Based on the produced landcover map (subsections 2.2–2.4), the coverage of wetland (Mari ) was investigated for each catchment area of 5 large rivers and 19 small rivers. The correlation of water chemistry (dFe, DOC, and EC) and the coverage of wetland (Mari ) was assessed using liner regression analysis and non-liner regression analysis. For non-liner regression analysis, three common functions (power, exponential, and logarithmic) were investigated to create a approximation curve. Both liner and non-liner regression calculations were performed by least-square method with Microsoft Excel Solver (version 2021). The approximation line or curve with the highest coefficient of determination (r2 ) was selected as the most suitable regression equation to represent the coefficient between water chemistry and the wetland coverage. Note that coefficient of determination (r2 ) and Pearson’s correlation coefficient (r ) for each approximation curve were calculated by fitting liner regression model for the log-transformed data.
3 Results
3.1 Landcover classification by decision tree analysis based on NDXI and slope
Ranges of NDXI and slope on the point clouds in wetland (Mari ), forest, and grassland are shown in Figure 4. Here we focus attention on the differences of the NDXI and slope in the wetland compared with those in the forest and the grassland.
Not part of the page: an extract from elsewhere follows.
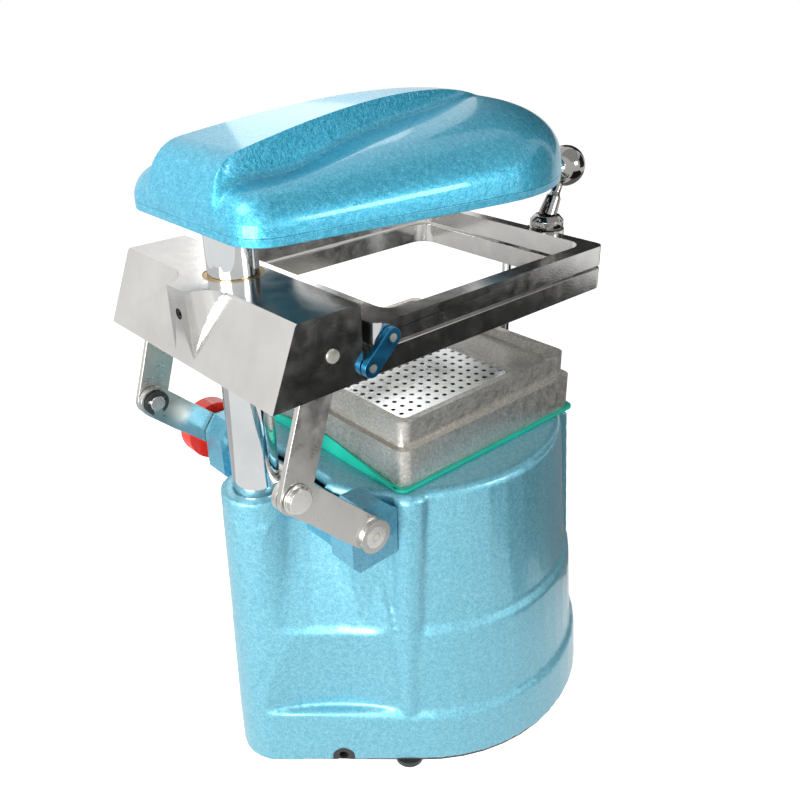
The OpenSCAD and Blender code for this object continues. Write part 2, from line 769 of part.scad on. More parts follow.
// Height limit that rounds the rear face and the nose
function rear_cap(y) = y < 97 ? 1 : pow(max(0, 1 - pow((y - 97) / 18.2, 2.4)), 0.42);
function far(x, y) = y < dome_c ? sqrt(x * x + pow(y - dome_c, 2)) / dome_half : abs(x) / plan_w(y);
function bulge(e) = pow(max(0, 1 - pow(min(e, 1), 3.4)), 0.42);
function saddle(y) = 341.5 + 14 * min(1, max(0, (105 - y) / 165));
function base_z(x, y) = seam_z + (saddle(y) - seam_z) * bulge(far(x, y)) * rear_cap(y);
function ridge_z(y) = seam_z + (crest_z(y) - seam_z) * bulge(far(0, y)) * rear_cap(y);
function hollow(x, y) = 5 * exp(-pow((y - 74) / 26, 2)) * exp(-pow((x - crest_w(y) - 7) / 9, 2))
    * bulge(far(x, y));

// One cross section of the dome from edge to edge, inset by t, with a skirt below the seam if inset
function inner_z(z, t) = t == 0 ? z
    : seam_z + 0.4 + (sqrt(pow(z - seam_z - t, 2) + 4) + z - seam_z - t) / 2;
function spans(y, t) = let(w = plan_w(y) - t, c = min(crest_w(y) - t * 0.3, w * 0.5))
    concat([0, c * 0.5, c, min(c + 2.6, w * 0.56)],
        [for (k = [1:10]) let(a = min(c + 2.6, w * 0.56)) a + (w - a) * sin(k * 9)]);
function lift(x, y, k) = k < 3 ? max(ridge_z(y), base_z(0, y)) : base_z(x, y) - hollow(x, y);
function half_section(y, t) = let(s = spans(y, t)) [for (k = [0:13])
    [s[k], inner_z(lift(s[k] * plan_w(y) / (plan_w(y) - t), y, k), t)]];
function section(y, t) = let(h = half_section(y, t), low = t > 0 ? seam_z - 3 : seam_z,
    skirt = t > 0 ? [[h[13][0], low]] : [])
    concat([[0, low]], skirt, [for (k = [13:-1:0]) h[k]], [for (k = [1:13]) [-h[k][0], h[k][1]]],
        [for (p = skirt) [-p[0], p[1]]]);
function station(i, y0, y1) = y0 + (y1 - y0) * (1 - cos(180 * i / dome_steps)) / 2;

// Skin through all cross sections, closed at both ends by fans from the middle of the bottom
module dome_loft(t) {
    y0 = dome_front + 0.3 + 1.5 * t;
    y1 = dome_rear - 0.02 - 1.5 * t;
    n = t > 0 ? 30 : 28;
    pts = [for (i = [0:dome_steps]) let(y = station(i, y0, y1)) for (p = section(y, t)) [p[0], y, p[1]]];
    sides = [for (i = [0:dome_steps - 1], k = [0:n - 1]) each
        let(a = i * n + k, b = i * n + (k + 1) % n, c = a + n, d = b + n) [[a, b, d], [a, d, c]]];
    ends = [for (k = [1:n - 2]) each let(e = dome_steps * n) [[0, k + 1, k], [e, e + k, e + k + 1]]];
    polyhedron(points = pts, faces = concat(sides, ends), convexity = 6);
}

module dome_plan(t) {
    y0 = dome_front + 0.3 + t;
    y1 = dome_rear - t;
    right = [for (i = [0:dome_steps]) let(y = station(i, y0, y1)) [plan_w(y) - t, y]];
    left = [for (i = [dome_steps:-1:0]) let(y = station(i, y0, y1)) [-plan_w(y) + t, y]];
    polygon(concat(right, left));
}

module dome_cover() {
    color([0.36, 0.72, 0.82]) difference() {
        union() {
            difference() {
                dome_loft(0);
                dome_loft(dome_wall);
            }
            intersection() {
                dome_loft(1);
                translate([0, rear_c[1], seam_z]) cylinder(h = 40, r = 18);
            }
        }
        translate([0, rear_c[1], seam_z - 5]) cylinder(h = 13.5, r = 14.02);
    }
}

module dome_rim() {
    color([0.34, 0.69, 0.8]) difference() {
        translate([0, 0, rim_z]) linear_extrude(seam_z - rim_z - 0.1) dome_plan(0);
        translate([0, 0, rim_z - 1]) linear_extrude(10) dome_plan(dome_wall + 0.5);
    }
}

module dome_bush() {
    color([0.72, 0.55, 0.28]) translate([0, rear_c[1], 0]) difference() {
        translate([0, 0, 319.5]) union() {
            cylinder(h = 2.6, r = 18);
            cylinder(h = 11.2, r = 14);
        }
        translate([0, 0, 310]) cylinder(h = 40, r = post_r + 0.05, $fn = fine);
    }
}

module heat_reflector() {
    color([0.86, 0.87, 0.88]) translate([0, tray_y, 0]) difference() {
        rotate_extrude($fn = fine)
            polygon([[0, 338], [38, 337], [54, 330], [58, 321], [62, 320.4], [62, 319.4], [57.2, 319.4],
                [53, 329], [37.6, 336], [0, 337]]);
        for (x = [-8, 8]) translate([x, sqrt(1600 - 64), 330]) cylinder(h = 12, r = 2.5, $fn = 24);
    }
}

module heater_coil() {
    color([0.3, 0.26, 0.25]) translate([0, tray_y, 328]) {
        for (r = [16, 28, 40]) rotate_extrude($fn = 64) translate([r, 0]) circle(r = 2.6, $fn = 24);
        translate([0, 16, 0]) rotate([-90, 0, 0]) cylinder(h = 24, r = 2.4, $fn = 24);
        for (x = [-8, 8]) translate([x, sqrt(1600 - 64), 0]) cylinder(h = 12, r = 2.2, $fn = 24);
    }
}

module coil_holders() {
    color([0.9, 0.88, 0.82]) translate([0, tray_y, 0]) for (a = [30, 150, 270]) rotate([0, 0, a])
        difference() {
            translate([12, -4, 330.8]) cube([29.5, 8, 3]);
            translate([0, 0, 328]) for (r = [16, 28, 40]) rotate_extrude($fn = 48)
                translate([r, 0]) circle(r = 2.9, $fn = 24);
        }
}

body_casting();
base_plate();
rubber_feet();
cord_grommet();
post();
post_bolt();
guide_rod();
left_bracket();
right_bracket();
bracket_screws();
motor_can();
blower_housing();
inlet_seal();
blower_studs();
blower_impeller();
tray_gasket();
vacuum_tray();
perforated_plate();
heat_switch_case();
vacuum_switch_case();
heat_rocker();
vacuum_rocker();
carriage();
carriage_bush();
lower_frame();
detent_plunger();
link_pivot_screws();
lower_hinge_screws();
crank_shaft();
left_crank();
right_crank();
crank_pins();
pin_clips();
shaft_end_screws();
lift_handle();
left_link();
right_link();
left_hinge_plate();
right_hinge_plate();
upper_hinge_screws();
upper_frame();
frame_lug();
clamp_hub();
clamp_lever();
clamp_ball();
dome_cover();
dome_rim();
dome_bush();
heat_reflector();
heater_coil();
coil_holders();
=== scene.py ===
import json
import math

import bmesh
import bpy
import numpy as np
from mathutils import Matrix, Vector
from mathutils.bvhtree import BVHTree


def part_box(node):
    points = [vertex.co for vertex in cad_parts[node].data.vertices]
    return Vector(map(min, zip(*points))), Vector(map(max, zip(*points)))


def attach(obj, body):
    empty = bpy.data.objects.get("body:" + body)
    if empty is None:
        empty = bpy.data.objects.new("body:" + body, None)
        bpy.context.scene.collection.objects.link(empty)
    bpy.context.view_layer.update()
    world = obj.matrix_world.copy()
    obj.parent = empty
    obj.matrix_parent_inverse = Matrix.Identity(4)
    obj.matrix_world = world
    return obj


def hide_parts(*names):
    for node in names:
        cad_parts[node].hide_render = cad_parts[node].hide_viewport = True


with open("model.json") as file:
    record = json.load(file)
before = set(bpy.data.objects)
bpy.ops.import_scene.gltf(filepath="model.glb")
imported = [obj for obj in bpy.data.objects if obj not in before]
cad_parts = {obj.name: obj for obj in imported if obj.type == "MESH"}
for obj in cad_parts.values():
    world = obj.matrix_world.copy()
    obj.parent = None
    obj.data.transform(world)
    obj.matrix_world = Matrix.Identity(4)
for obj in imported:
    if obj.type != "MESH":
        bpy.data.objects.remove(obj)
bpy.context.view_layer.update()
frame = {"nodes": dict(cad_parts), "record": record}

mm = 0.001
scene = bpy.context.scene
nodes = frame["nodes"]
bodyOf = {n: b for b, names in frame["record"]["behaviour"]["bodies"].items() for n in names}
slotOf = {s["node"]: s["material_slot"] for s in frame["record"]["subparts"]}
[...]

In the wetland, NDVI was in the range of 0.50–0.75, NDSI was –0.32 to –0.14, and NDWI was –0.65 to –0.47. NDVI and NDSI in the wetland largely overlapped with those of the forest, indicating that NDVI and NDWI were not useful in distinguishing between wetland and forest. On the other hand, NDSI in the wetland was clearly higher than that in the forest and the grassland. The range of slope in the wetland was quite low at 0.43–4.31 degrees. Compared with this, the forest clearly showed a higher range, but the grassland showed almost the same range as the wetland; accordingly, wetland cannot be distinguished from grassland just by the slope. From these findings, NDSI seems to be the most effective index for identifying the distribution of wetland (Mari ).